April 2026 Kansas City Real Estate Market Report:

April 2026 Kansas City Real Estate Market Report: Johnson County Leads as Metro Supply Tightens

Johnson County sellers pulled 100.9% of list price with 37-day market times in April 2026, well ahead of the metro average. Here’s what the county-level data means for South KC sellers this spring.

Market Report May 19, 2026

Last updated May 19, 2026 · Source: Heartland MLS Monthly Indicators

Kansas City’s spring market is tilting back toward sellers — and Johnson County is leading the way.
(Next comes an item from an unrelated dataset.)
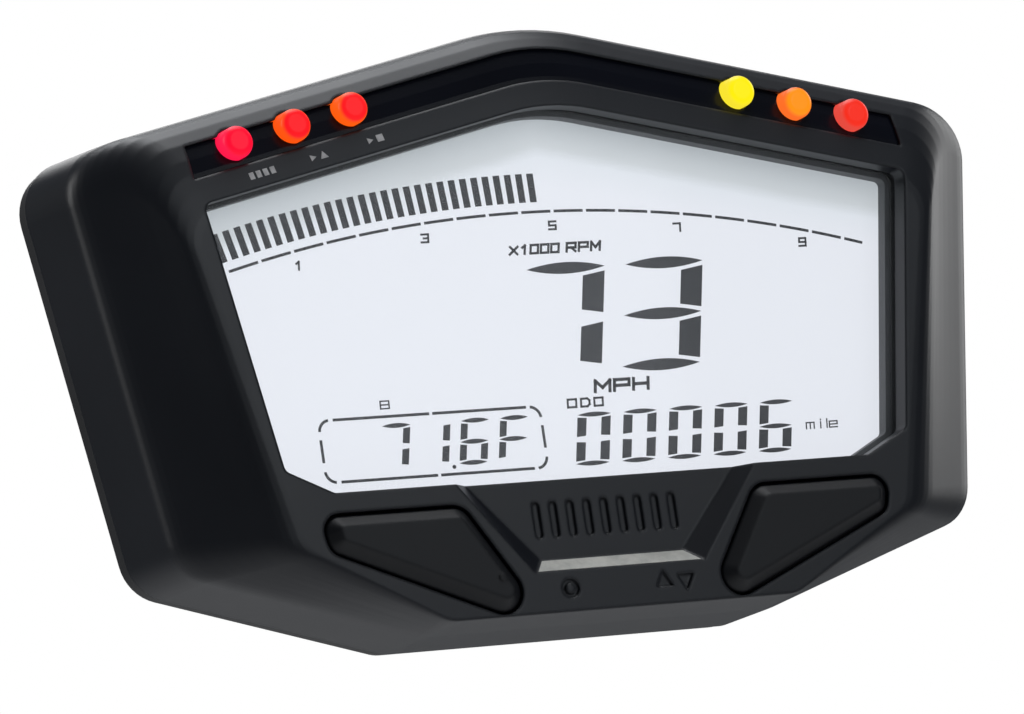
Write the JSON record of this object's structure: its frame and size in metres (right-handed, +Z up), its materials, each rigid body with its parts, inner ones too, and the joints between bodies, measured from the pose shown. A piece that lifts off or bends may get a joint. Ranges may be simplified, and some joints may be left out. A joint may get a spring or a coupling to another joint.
{
  "type": "motorcycle instrument cluster",
  "caption": "Compact digital instrument cluster with a wide slanted display window, warning lamps above it and push buttons below, bolted on from behind.",
  "frame": {"origin": "middle of the two rear mounting threads, on the rear face", "axes": "+X to the rider's right, +Y backwards out of the rear face towards the bracket, +Z up"},
  "size_m": [0.1294, 0.0333, 0.0769],
  "materials": {
    "bezel_plastic": "satin black moulded plastic",
    "clear_lens": "clear polished plastic window",
    "seal_rubber": "matt",
    "frame_plastic": "matt grey",
    "display_glass": "smooth",
    "diffuser": "matt white film",
    "light_guide": "polished clear sheet",
    "contact_rubber": "matt striped rubber",
    "backlight": "small white lamps",
    "gloss_black": "high gloss",
    "tinned_metal": "bright tinned",
    "board": "green solder resist",
    "steel": "zinc plated",
    "black_steel": "blackened",
    "chip_body": "matt",
    "aluminium_can": "drawn can",
    "button_rubber": "fine matt",
    "switch_body": "matt",
    "switch_plunger": "smooth",
    "cover_plastic": "lightly textured",
    "brass_insert": "turned",
    "socket_plastic": "smooth",
    "membrane": "fine porous film",
    "lamp_red": "clear red",
    "lamp_yellow": "clear yellow",
    "lamp_orange": "clear orange",
    "lamp_amber_red": "clear orange-red"
  },
  "bodies": {
    "case": {"adjust_switch_body": "switch_body", "backlight_lamps": "backlight", "board_screws": "steel", "chip_resistors": "chip_body", "contact_strip": "contact_rubber", "controller_chip": "chip_body", "cover_gasket": "seal_rubber", "cover_screws": "black_steel", "display_driver": "chip_body", "display_frame": "frame_plastic", "display_glass_front": "display_glass", "display_glass_rear": "display_glass", "front_bezel": "bezel_plastic", "front_diffuser_film": "diffuser", "indicator_lamp_1": "lamp_red", "indicator_lamp_2": "lamp_red", "indicator_lamp_3": "lamp_red", "indicator_lamp_4": "lamp_yellow", "indicator_lamp_5": "lamp_orange", "indicator_lamp_6": "lamp_amber_red", "indicator_strip": "gloss_black", "lamp_holder_left": "frame_plastic", "lamp_holder_right": "frame_plastic", "lamp_leads": "tinned_metal", "lens_seal": "seal_rubber", "light_guide": "light_guide", "main_board": "board", "memory_chip": "chip_body", "mounting_inserts": "brass_insert", "rear_cover": "cover_plastic", "rear_diffuser_film": "diffuser", "select_switch_body": "switch_body", "socket_pins": "tinned_metal", "socket_seal": "seal_rubber", "supply_capacitors": "aluminium_can", "timing_crystal": "steel", "vent_cap": "cover_plastic", "vent_membrane": "membrane", "voltage_regulator": "chip_body", "window_lens": "clear_lens", "wiring_socket": "socket_plastic"},
    "adjust_key": {"adjust_button": "button_rubber", "adjust_switch_plunger": "switch_plunger"},
    "select_key": {"select_button": "button_rubber", "select_switch_plunger": "switch_plunger"}
  },
  "joints": [
    {"name": "adjust_press", "type": "slide", "parent": "case", "child": "adjust_key", "axis": [0, 1, 0], "range_m": [0, 0.0008], "stiffness_N_per_m": 900, "springref_m": -0.0012},
    {"name": "select_press", "type": "slide", "parent": "case", "child": "select_key", "axis": [0, 1, 0], "range_m": [0, 0.0008], "stiffness_N_per_m": 900, "springref_m": -0.0012}
  ]
}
April 2026 Heartland MLS data shows closed sales up 2.9% year-over-year and the metro median climbing 4.8% to $330,000, but the real story is at the county level: Johnson County sellers pulled 100.9% of original list price with 37-day market times, while the metro average crept to 48 days. Pricing accuracy is doing more work than it has in a year — and where you sell matters as much as how you sell.

Quick Read

Johnson County, Kansas led the Kansas City metro in April 2026 with sellers pulling 100.9% of original list price, a median sales price of $468,200 (+3.6%), and homes moving in 37 days — about two-thirds of the 48-day metro average. Across the broader Heartland MLS, 3,359 homes closed (+2.9% YoY) at a $330,000 median (+4.8%), with months of supply tightening to 2.3 (-11.5%) and sellers receiving 98.1% of list. Douglas County held a $322,350 median (+0.7%) but saw inventory expand 51.9%. Wyandotte median rose 2.1% to $240,000 with YTD volume up 10.6%. Miami and Franklin counties posted double-digit median price gains. Chris Guerrero Group serves Olathe, Overland Park, Leawood, Spring Hill, and Gardner across Johnson County.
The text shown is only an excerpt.